→ **Collected material**:
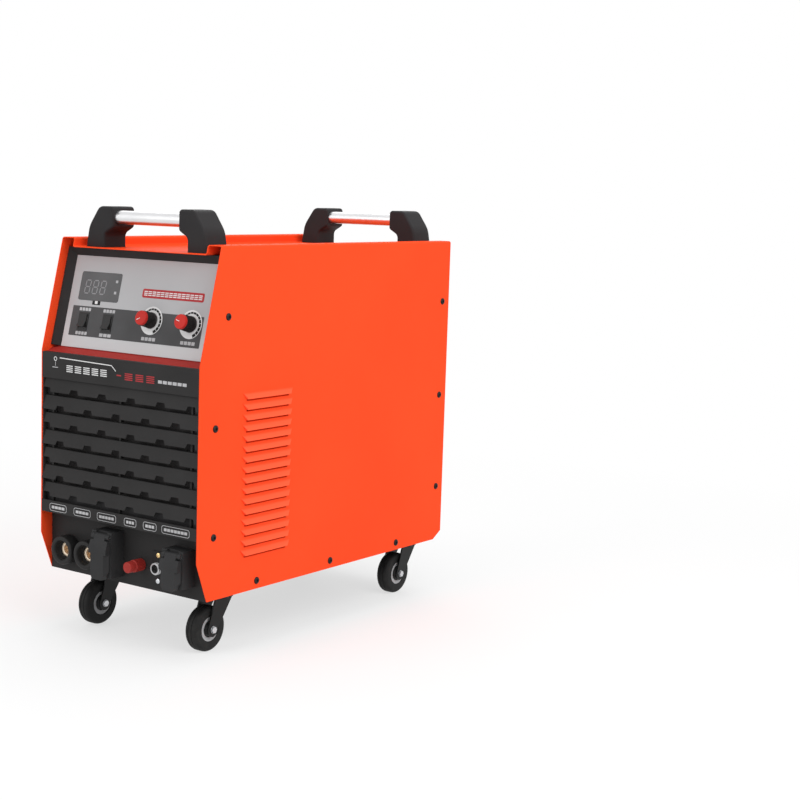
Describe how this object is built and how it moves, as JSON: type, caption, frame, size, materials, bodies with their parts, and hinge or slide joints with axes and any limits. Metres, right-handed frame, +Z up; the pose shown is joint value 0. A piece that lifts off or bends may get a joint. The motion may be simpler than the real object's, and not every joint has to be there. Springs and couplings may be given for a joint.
{
  "type": "plasma cutter unit",
  "caption": "Wheeled plasma cutting power unit: orange sheet cabinet, leaning control panel, louvred front, torch and work sockets, lidded outlets, carrying handles and swivel casters",
  "frame": {"origin": "on the ground under the middle of the unit's bounding box", "axes": "+X to the right seen from the front, +Y from front to back, +Z up"},
  "size_m": [0.359, 0.721, 0.7085],
  "materials": {
    "cover_paint": "fine satin powder coat, orange red",
    "body_paint": "satin powder coat, near black",
    "bezel_plastic": "fine textured",
    "fascia_metal": "satin, printed",
    "lens_plastic": "smoked, polished",
    "board_plastic": "green laminate",
    "switch_plastic": "polished",
    "knob_plastic": "satin",
    "cap_plastic": "satin, red",
    "grille_plastic": "fine textured",
    "socket_plastic": "satin",
    "lid_plastic": "fine textured",
    "brass": "turned",
    "chrome": "polished",
    "handle_plastic": "fine textured",
    "black_steel": "blackened",
    "zinc": "bright zinc plate",
    "tyre": "matte",
    "fan_plastic": "moulded",
    "sink_metal": "extruded",
    "core_metal": "laminated and varnished",
    "pump_metal": "cast",
    "inner_steel": "galvanised"
  },
  "bodies": {
    "cabinet": {"outer_cover": "cover_paint", "base_pan": "body_paint", "front_frame": "body_paint", "control_bezel": "bezel_plastic", "fascia_plate": "fascia_metal", "display_lens": "lens_plastic", "control_board": "board_plastic", "rocker_housings": "switch_plastic", "louvre_grille": "grille_plastic", "socket_panel": "body_paint", "work_socket": "socket_plastic", "torch_socket": "socket_plastic", "socket_inserts": "brass", "outlet_bases": "lid_plastic", "outlet_pins": "zinc", "binding_post_stud": "brass", "connector_flange": "socket_plastic", "connector_shell": "chrome", "connector_insert": "socket_plastic", "connector_screws": "zinc", "handle_ends": "handle_plastic", "handle_tubes": "chrome", "cover_screws": "black_steel", "rear_panel": "body_paint", "fan_frame": "fan_plastic", "fan_guard": "zinc", "breaker_body": "switch_plastic", "cable_gland": "socket_plastic", "air_inlet": "brass", "caster_plates": "black_steel", "frame_bolts": "zinc", "centre_partition": "inner_steel", "heatsink": "sink_metal", "power_board": "board_plastic", "main_transformer": "core_metal", "output_choke": "core_metal", "air_compressor": "pump_metal"},
    "left_rocker": {"rocker_left": "switch_plastic"},
    "right_rocker": {"rocker_right": "switch_plastic"},
    "left_knob": {"knob_left": "knob_plastic", "knob_cap_left": "cap_plastic"},
    "right_knob": {"knob_right": "knob_plastic", "knob_cap_right": "cap_plastic"},
    "left_lid": {"outlet_lid_left": "lid_plastic"},
    "right_lid": {"outlet_lid_right": "lid_plastic"},
    "post_cap": {"binding_post_cap": "cap_plastic"},
    "toggle": {"breaker_toggle": "switch_plastic"},
    "rotor": {"fan_rotor": "fan_plastic"},
    "fork_front_left": {"caster_fork_front_left": "black_steel", "caster_axle_front_left": "zinc"},
    "wheel_front_left": {"caster_wheel_front_left": "tyre"},
    "fork_front_right": {"caster_fork_front_right": "black_steel", "caster_axle_front_right": "zinc"},
    "wheel_front_right": {"caster_wheel_front_right": "tyre"},
    "fork_rear_left": {"caster_fork_rear_left": "black_steel", "caster_axle_rear_left": "zinc"},
    "wheel_rear_left": {"caster_wheel_rear_left": "tyre"},
    "fork_rear_right": {"caster_fork_rear_right": "black_steel", "caster_axle_rear_right": "zinc"},
    "wheel_rear_right": {"caster_wheel_rear_right": "tyre"}
  },
  "joints": [
    {"name": "left_rocker_tilt", "type": "hinge", "parent": "cabinet", "child": "left_rocker", "pos_m": [-0.117, -0.30449, 0.51876], "axis": [1, 0, 0], "range_deg": [0, 22]},
    {"name": "right_rocker_tilt", "type": "hinge", "parent": "cabinet", "child": "right_rocker", "pos_m": [-0.062, -0.30449, 0.51876], "axis": [1, 0, 0], "range_deg": [0, 22]},
    {"name": "left_knob_turn", "type": "hinge", "parent": "cabinet", "child": "left_knob", "pos_m": [0.034, -0.3048, 0.5312], "axis": [0, -0.9705, 0.2413], "range_deg": [-255, 25]},
    {"name": "right_knob_turn", "type": "hinge", "parent": "cabinet", "child": "right_knob", "pos_m": [0.118, -0.3048, 0.5312], "axis": [0, -0.9705, 0.2413], "range_deg": [-215, 65]},
    {"name": "left_lid_hinge", "type": "hinge", "parent": "cabinet", "child": "left_lid", "pos_m": [-0.027, -0.3495, 0.179], "axis": [-1, 0, 0], "range_deg": [0, 110], "stiffness_Nm_per_rad": 0.03, "springref_deg": -17.19},
    {"name": "right_lid_hinge", "type": "hinge", "parent": "cabinet", "child": "right_lid", "pos_m": [0.1285, -0.3495, 0.1725], "axis": [-1, 0, 0], "range_deg": [0, 110], "stiffness_Nm_per_rad": 0.03, "springref_deg": -17.19},
    {"name": "post_cap_turn", "type": "hinge", "parent": "cabinet", "child": "post_cap", "pos_m": [0.035, -0.3345, 0.138], "axis": [0, -1, 0], "range_deg": [0, 720]},
    {"name": "toggle_tilt", "type": "hinge", "parent": "cabinet", "child": "toggle", "pos_m": [-0.1, 0.3375, 0.3], "axis": [1, 0, 0], "range_deg": [0, 50]},
    {"name": "fan_spin", "type": "hinge", "parent": "cabinet", "child": "rotor", "pos_m": [0, 0.32, 0.47], "axis": [0, 1, 0], "continuous": true},
    {"name": "front_left_swivel", "type": "hinge", "parent": "cabinet", "child": "fork_front_left", "pos_m": [-0.122, -0.2345, 0.09], "axis": [0, 0, 1], "continuous": true},
    {"name": "front_left_roll", "type": "hinge", "parent": "fork_front_left", "child": "wheel_front_left", "pos_m": [-0.122, -0.2625, 0.0375], "axis": [1, 0, 0], "continuous": true},
    {"name": "front_right_swivel", "type": "hinge", "parent": "cabinet", "child": "fork_front_right", "pos_m": [0.122, -0.2345, 0.09], "axis": [0, 0, 1], "continuous": true},
    {"name": "front_right_roll", "type": "hinge", "parent": "fork_front_right", "child": "wheel_front_right", "pos_m": [0.122, -0.2625, 0.0375], "axis": [1, 0, 0], "continuous": true},
    {"name": "rear_left_swivel", "type": "hinge", "parent": "cabinet", "child": "fork_rear_left", "pos_m": [-0.122, 0.2935, 0.09], "axis": [0, 0, 1], "continuous": true},
    {"name": "rear_left_roll", "type": "hinge", "parent": "fork_rear_left", "child": "wheel_rear_left", "pos_m": [-0.122, 0.2655, 0.0375], "axis": [1, 0, 0], "continuous": true},
    {"name": "rear_right_swivel", "type": "hinge", "parent": "cabinet", "child": "fork_rear_right", "pos_m": [0.122, 0.2935, 0.09], "axis": [0, 0, 1], "continuous": true},
    {"name": "rear_right_roll", "type": "hinge", "parent": "fork_rear_right", "child": "wheel_rear_right", "pos_m": [0.122, 0.2655, 0.0375], "axis": [1, 0, 0], "continuous": true}
  ]
}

→ **Written request**: Restate the data above word for word.

→ **Written response**:
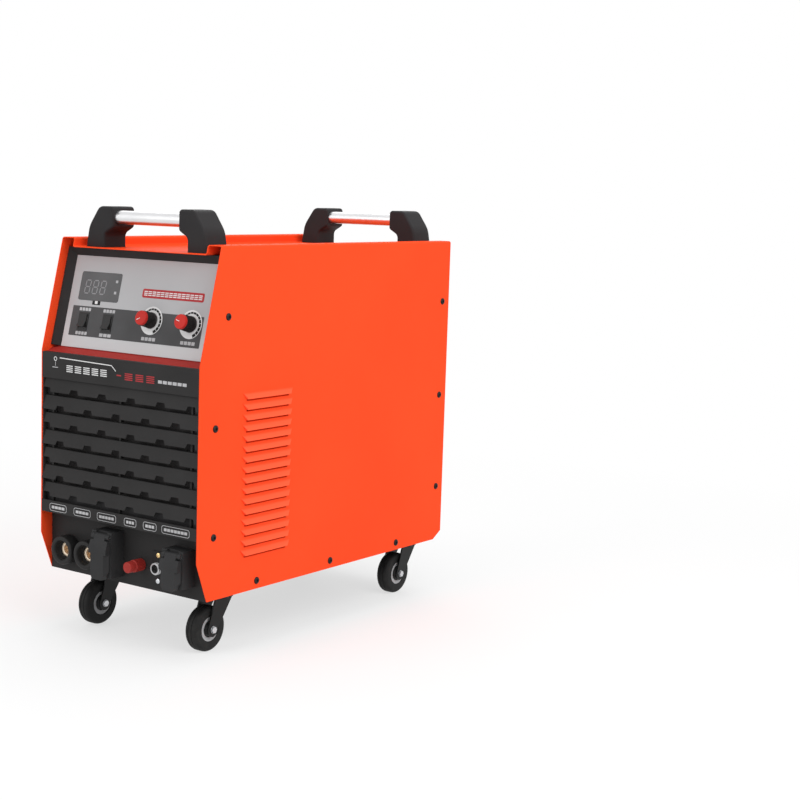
Describe how this object is built and how it moves, as JSON: type, caption, frame, size, materials, bodies with their parts, and hinge or slide joints with axes and any limits. Metres, right-handed frame, +Z up; the pose shown is joint value 0. A piece that lifts off or bends may get a joint. The motion may be simpler than the real object's, and not every joint has to be there. Springs and couplings may be given for a joint.
{
  "type": "plasma cutter unit",
  "caption": "Wheeled plasma cutting power unit: orange sheet cabinet, leaning control panel, louvred front, torch and work sockets, lidded outlets, carrying handles and swivel casters",
  "frame": {"origin": "on the ground under the middle of the unit's bounding box", "axes": "+X to the right seen from the front, +Y from front to back, +Z up"},
  "size_m": [0.359, 0.721, 0.7085],
  "materials": {
    "cover_paint": "fine satin powder coat, orange red",
    "body_paint": "satin powder coat, near black",
    "bezel_plastic": "fine textured",
    "fascia_metal": "satin, printed",
    "lens_plastic": "smoked, polished",
    "board_plastic": "green laminate",
    "switch_plastic": "polished",
    "knob_plastic": "satin",
    "cap_plastic": "satin, red",
    "grille_plastic": "fine textured",
    "socket_plastic": "satin",
    "lid_plastic": "fine textured",
    "brass": "turned",
    "chrome": "polished",
    "handle_plastic": "fine textured",
    "black_steel": "blackened",
    "zinc": "bright zinc plate",
    "tyre": "matte",
    "fan_plastic": "moulded",
    "sink_metal": "extruded",
    "core_metal": "laminated and varnished",
    "pump_metal": "cast",
    "inner_steel": "galvanised"
  },
  "bodies": {
    "cabinet": {"outer_cover": "cover_paint", "base_pan": "body_paint", "front_frame": "body_paint", "control_bezel": "bezel_plastic", "fascia_plate": "fascia_metal", "display_lens": "lens_plastic", "control_board": "board_plastic", "rocker_housings": "switch_plastic", "louvre_grille": "grille_plastic", "socket_panel": "body_paint", "work_socket": "socket_plastic", "torch_socket": "socket_plastic", "socket_inserts": "brass", "outlet_bases": "lid_plastic", "outlet_pins": "zinc", "binding_post_stud": "brass", "connector_flange": "socket_plastic", "connector_shell": "chrome", "connector_insert": "socket_plastic", "connector_screws": "zinc", "handle_ends": "handle_plastic", "handle_tubes": "chrome", "cover_screws": "black_steel", "rear_panel": "body_paint", "fan_frame": "fan_plastic", "fan_guard": "zinc", "breaker_body": "switch_plastic", "cable_gland": "socket_plastic", "air_inlet": "brass", "caster_plates": "black_steel", "frame_bolts": "zinc", "centre_partition": "inner_steel", "heatsink": "sink_metal", "power_board": "board_plastic", "main_transformer": "core_metal", "output_choke": "core_metal", "air_compressor": "pump_metal"},
    "left_rocker": {"rocker_left": "switch_plastic"},
    "right_rocker": {"rocker_right": "switch_plastic"},
    "left_knob": {"knob_left": "knob_plastic", "knob_cap_left": "cap_plastic"},
    "right_knob": {"knob_right": "knob_plastic", "knob_cap_right": "cap_plastic"},
    "left_lid": {"outlet_lid_left": "lid_plastic"},
    "right_lid": {"outlet_lid_right": "lid_plastic"},
    "post_cap": {"binding_post_cap": "cap_plastic"},
    "toggle": {"breaker_toggle": "switch_plastic"},
    "rotor": {"fan_rotor": "fan_plastic"},
    "fork_front_left": {"caster_fork_front_left": "black_steel", "caster_axle_front_left": "zinc"},
    "wheel_front_left": {"caster_wheel_front_left": "tyre"},
    "fork_front_right": {"caster_fork_front_right": "black_steel", "caster_axle_front_right": "zinc"},
    "wheel_front_right": {"caster_wheel_front_right": "tyre"},
    "fork_rear_left": {"caster_fork_rear_left": "black_steel", "caster_axle_rear_left": "zinc"},
    "wheel_rear_left": {"caster_wheel_rear_left": "tyre"},
    "fork_rear_right": {"caster_fork_rear_right": "black_steel", "caster_axle_rear_right": "zinc"},
    "wheel_rear_right": {"caster_wheel_rear_right": "tyre"}
  },
  "joints": [
    {"name": "left_rocker_tilt", "type": "hinge", "parent": "cabinet", "child": "left_rocker", "pos_m": [-0.117, -0.30449, 0.51876], "axis": [1, 0, 0], "range_deg": [0, 22]},
    {"name": "right_rocker_tilt", "type": "hinge", "parent": "cabinet", "child": "right_rocker", "pos_m": [-0.062, -0.30449, 0.51876], "axis": [1, 0, 0], "range_deg": [0, 22]},
    {"name": "left_knob_turn", "type": "hinge", "parent": "cabinet", "child": "left_knob", "pos_m": [0.034, -0.3048, 0.5312], "axis": [0, -0.9705, 0.2413], "range_deg": [-255, 25]},
    {"name": "right_knob_turn", "type": "hinge", "parent": "cabinet", "child": "right_knob", "pos_m": [0.118, -0.3048, 0.5312], "axis": [0, -0.9705, 0.2413], "range_deg": [-215, 65]},
    {"name": "left_lid_hinge", "type": "hinge", "parent": "cabinet", "child": "left_lid", "pos_m": [-0.027, -0.3495, 0.179], "axis": [-1, 0, 0], "range_deg": [0, 110], "stiffness_Nm_per_rad": 0.03, "springref_deg": -17.19},
    {"name": "right_lid_hinge", "type": "hinge", "parent": "cabinet", "child": "right_lid", "pos_m": [0.1285, -0.3495, 0.1725], "axis": [-1, 0, 0], "range_deg": [0, 110], "stiffness_Nm_per_rad": 0.03, "springref_deg": -17.19},
    {"name": "post_cap_turn", "type": "hinge", "parent": "cabinet", "child": "post_cap", "pos_m": [0.035, -0.3345, 0.138], "axis": [0, -1, 0], "range_deg": [0, 720]},
    {"name": "toggle_tilt", "type": "hinge", "parent": "cabinet", "child": "toggle", "pos_m": [-0.1, 0.3375, 0.3], "axis": [1, 0, 0], "range_deg": [0, 50]},
    {"name": "fan_spin", "type": "hinge", "parent": "cabinet", "child": "rotor", "pos_m": [0, 0.32, 0.47], "axis": [0, 1, 0], "continuous": true},
    {"name": "front_left_swivel", "type": "hinge", "parent": "cabinet", "child": "fork_front_left", "pos_m": [-0.122, -0.2345, 0.09], "axis": [0, 0, 1], "continuous": true},
    {"name": "front_left_roll", "type": "hinge", "parent": "fork_front_left", "child": "wheel_front_left", "pos_m": [-0.122, -0.2625, 0.0375], "axis": [1, 0, 0], "continuous": true},
    {"name": "front_right_swivel", "type": "hinge", "parent": "cabinet", "child": "fork_front_right", "pos_m": [0.122, -0.2345, 0.09], "axis": [0, 0, 1], "continuous": true},
    {"name": "front_right_roll", "type": "hinge", "parent": "fork_front_right", "child": "wheel_front_right", "pos_m": [0.122, -0.2625, 0.0375], "axis": [1, 0, 0], "continuous": true},
    {"name": "rear_left_swivel", "type": "hinge", "parent": "cabinet", "child": "fork_rear_left", "pos_m": [-0.122, 0.2935, 0.09], "axis": [0, 0, 1], "continuous": true},
    {"name": "rear_left_roll", "type": "hinge", "parent": "fork_rear_left", "child": "wheel_rear_left", "pos_m": [-0.122, 0.2655, 0.0375], "axis": [1, 0, 0], "continuous": true},
    {"name": "rear_right_swivel", "type": "hinge", "parent": "cabinet", "child": "fork_rear_right", "pos_m": [0.122, 0.2935, 0.09], "axis": [0, 0, 1], "continuous": true},
    {"name": "rear_right_roll", "type": "hinge", "parent": "fork_rear_right", "child": "wheel_rear_right", "pos_m": [0.122, 0.2655, 0.0375], "axis": [1, 0, 0], "continuous": true}
  ]
}